I helped BAHAY partylist because I believed in its advocacy: shelter for all.
That is a long shot though, but that is the focus. Housing for all… shelter is always a problem of highly urbanized cities. There is this greater tendency for people in the countryside to congregate in the city hoping to find a pot of gold.
But for years, they have not found their gold. They perpetuate poverty instead. But they are there along the main road putting up makeshift houses that is so dangerous . They are at the banks of the river, unmindful of heavy rains.
Once they were called squatters. Now they are called informal settlers, a new name crafted by NGOs. Whatever, they all need a decent place to stay.
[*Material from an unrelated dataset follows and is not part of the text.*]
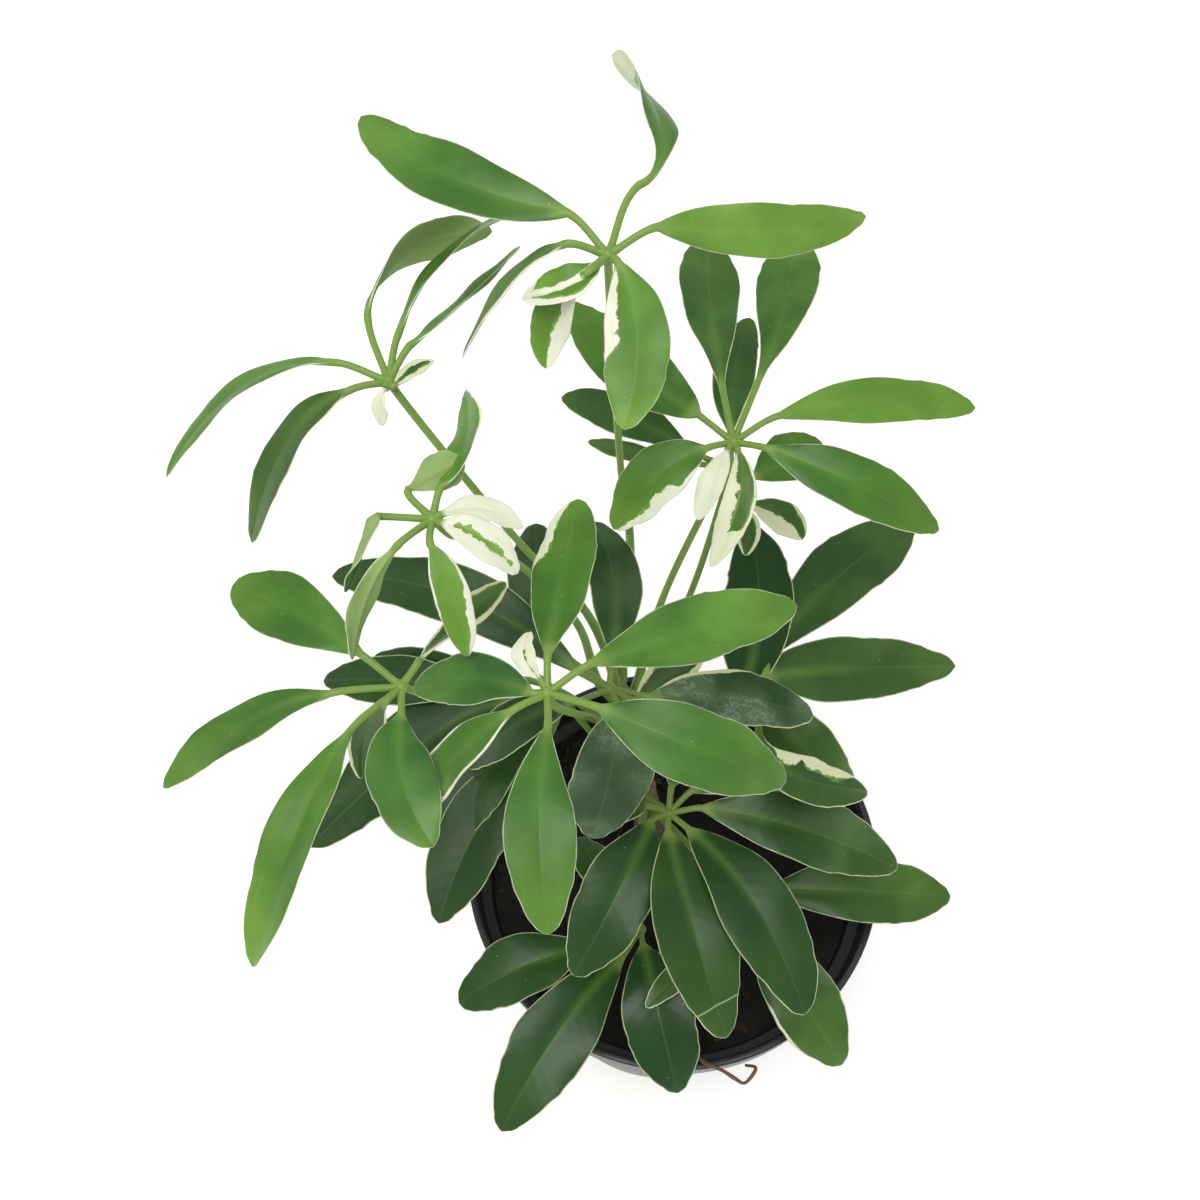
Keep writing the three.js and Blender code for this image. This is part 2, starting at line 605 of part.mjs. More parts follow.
// Materials.
const blackPlastic = new THREE.MeshStandardMaterial({ color: 0x202224, roughness: 0.5, metalness: 0 });
const darkPeat = new THREE.MeshStandardMaterial({ color: 0x1c1712, roughness: 0.95, metalness: 0 });
const paleBark = new THREE.MeshStandardMaterial({ color: 0x8b7a5c, roughness: 0.8, metalness: 0 });
const leafGreen = new THREE.MeshStandardMaterial({ color: 0x4c8438, roughness: 0.35, metalness: 0 });
const witheredBrown = new THREE.MeshStandardMaterial({ color: 0x4a3524, roughness: 0.85, metalness: 0 });

// A named mesh from a solid.
function meshOf(name, solid, material) {
  const { vertProperties, triVerts } = solid.getMesh();
  const geometry = new THREE.BufferGeometry();
  geometry.setAttribute('position', new THREE.BufferAttribute(new Float32Array(vertProperties), 3));
  geometry.setIndex(new THREE.BufferAttribute(new Uint32Array(triVerts), 1));
  geometry.computeVertexNormals();
  const mesh = new THREE.Mesh(geometry, material);
  mesh.name = name;
  return mesh;
}

const plant = new THREE.Group();
plant.name = 'potted_umbrella_plant';
plant.add(meshOf('pot', potSolid(), blackPlastic));
plant.add(meshOf('soil', soilSolid(), darkPeat));
plant.add(meshOf('stem', stemSolid(0), paleBark));
for (const leaf of leaves) {
  plant.add(meshOf(leaf.name, leafSolid(leaf), leafGreen));
}
plant.add(meshOf('withered_stalk', witheredSolid(), witheredBrown));

export default plant;
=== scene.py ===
import math
import random

import bpy
import numpy as np
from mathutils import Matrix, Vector, noise


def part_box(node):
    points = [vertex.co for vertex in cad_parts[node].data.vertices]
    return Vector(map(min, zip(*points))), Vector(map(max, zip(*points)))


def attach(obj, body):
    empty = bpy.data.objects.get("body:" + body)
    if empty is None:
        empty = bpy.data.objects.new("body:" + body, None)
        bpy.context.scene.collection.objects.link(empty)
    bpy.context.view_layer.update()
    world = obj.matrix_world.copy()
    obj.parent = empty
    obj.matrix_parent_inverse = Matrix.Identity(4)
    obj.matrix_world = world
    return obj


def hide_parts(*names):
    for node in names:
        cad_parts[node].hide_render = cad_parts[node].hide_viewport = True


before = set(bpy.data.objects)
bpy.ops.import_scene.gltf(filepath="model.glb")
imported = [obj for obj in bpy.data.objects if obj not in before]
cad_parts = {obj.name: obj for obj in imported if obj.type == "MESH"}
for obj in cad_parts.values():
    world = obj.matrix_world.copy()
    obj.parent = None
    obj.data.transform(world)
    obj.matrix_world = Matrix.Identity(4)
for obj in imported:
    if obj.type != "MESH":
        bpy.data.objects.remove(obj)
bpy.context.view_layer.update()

MM = 0.001

# The pot.
# A thin-walled nursery pot, injection moulded in one shot from black polypropylene. It tapers to
# its foot, steps out into a rim band and ends in a rolled lip. It stands on a ring and a middle
# disc, with six drain holes in the raised channel between them.
POT_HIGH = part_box("pot")[1]
RIM = POT_HIGH.x
TOP = POT_HIGH.z
FOOT = RIM - 23 * MM
WALL = 1.5 * MM
LIP_BEAD, LIP_HEIGHT = 2.6 * MM, 2.6 * MM
BAND_HEIGHT, BAND_STEP, BAND_SLOPE = 16 * MM, 5 * MM, 1.5 * MM
FLOOR_LIFT, FOOT_RING, FOOT_DISC, CHANNEL_SLOPE = 3.5 * MM, 8 * MM, 20 * MM, 2 * MM
DRAIN_HOLES, DRAIN_RADIUS, DRAIN_CIRCLE = 6, 5 * MM, 33 * MM
POT_STEPS, DRILL_STEPS = 144, 32
BAND_FOOT = TOP - BAND_HEIGHT
CORNER_ROUND, MOULD_EDGE, SHARP_ANGLE = 0.9 * MM, 0.6 * MM, 50


def pot_inside(height):
    """The pot's inner radius at a height below the rim band."""
    return FOOT + (RIM - BAND_STEP - WALL - FOOT) * height / BAND_FOOT - WALL


def mesh_piece(name, points, faces, slot):
    """A smooth mesh object that rides on the pot's body; its slot is not used."""
    mesh = bpy.data.meshes.new(name)
    mesh.from_pydata([tuple(point) for point in points], [], faces)
    mesh.shade_smooth()
    piece = bpy.data.objects.new(name, mesh)
    bpy.context.scene.collection.objects.link(piece)
    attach(piece, "root")
    return piece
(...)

They occupy lands they do not own. How do you call that?
They probably have lands and houses back in their provinces. But they want the city for reasons they alone understand. So look around, they occupy lands, they be government lands or private lands..
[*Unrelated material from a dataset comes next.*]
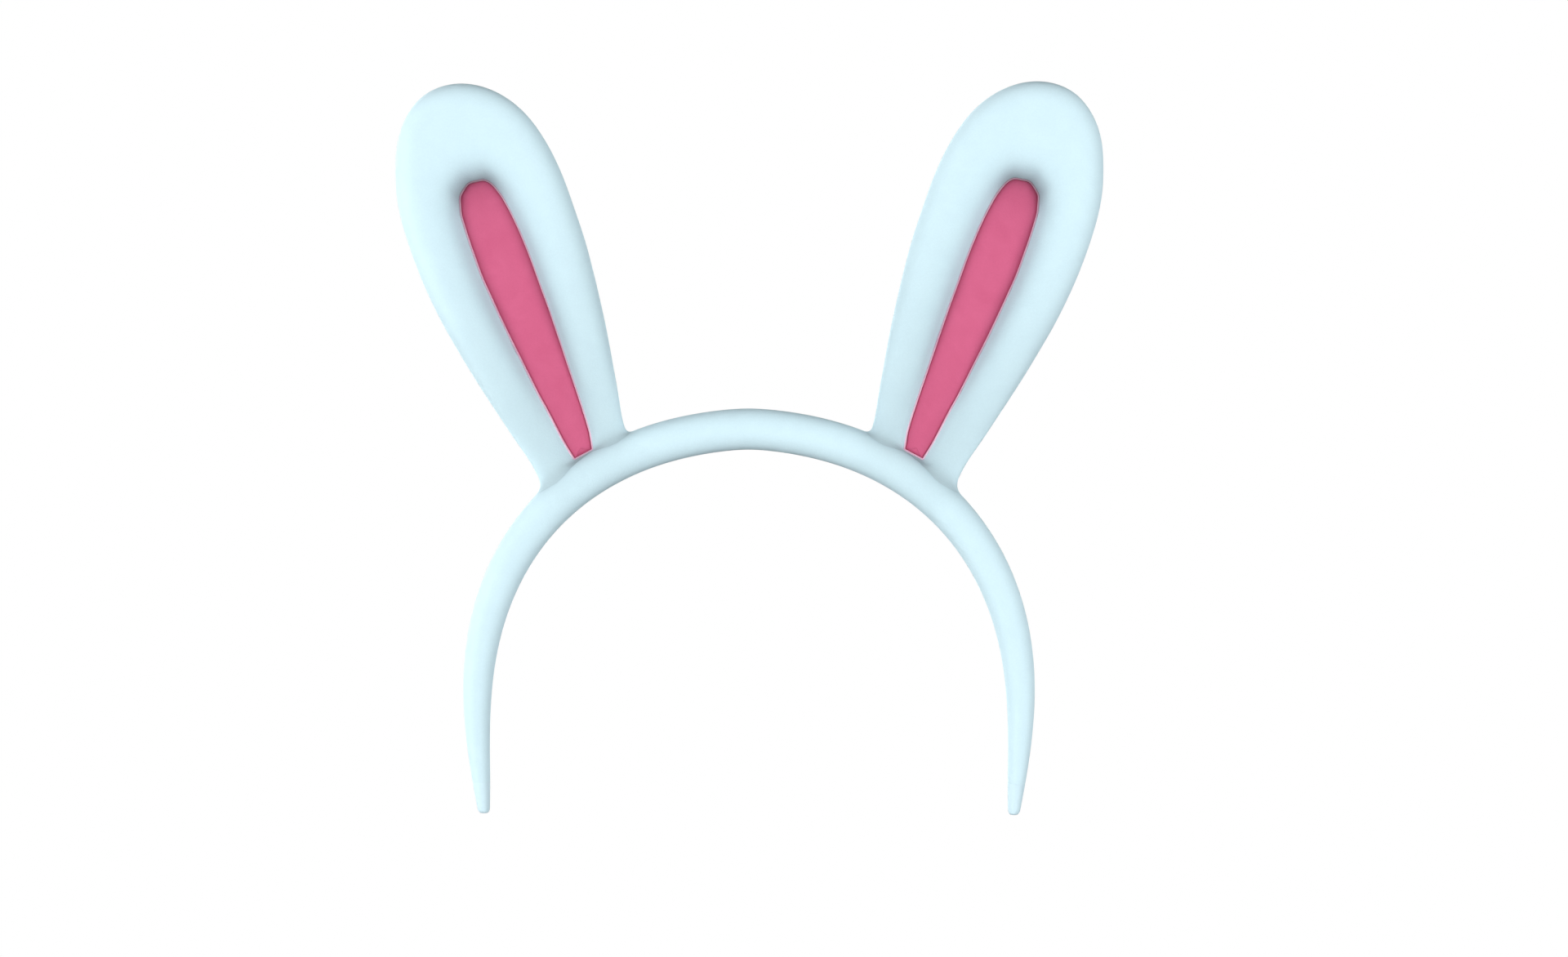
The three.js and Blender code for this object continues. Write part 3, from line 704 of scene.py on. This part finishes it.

Relocation sites do not offer them brighter hope. They are relocated alright but they cannot survive.
Business is nowhere in sight. So during the initial meeting with Bahay people up there, I told them about creating communities. We don’t relocate 300 or 500 families. That won’t work. Relocate 5k families and it will work.
Five thousand families times two would mean 10k in one place. Plus two sons or daughters, this means 20k in that community. Even without providing a building, eyesores will sprout like mushrooms.
Call it multiplier effect, the place will be swarmed with laundry shops, sari sari stores, fish and gulay stalls not to mention convenience stores, kinder schools, chapels, among others. In short business will thrive.
Government’s role is to make sure the community is well in place. Good roads, water, power, all basic requirements needed.
With 100 sqm property and a small house with 3k for a monthly amortization, it will be a thriving community. Like Cabantian. Like Skyline.
But not 10k for their monthly amortization. Like those low cost subdivisions.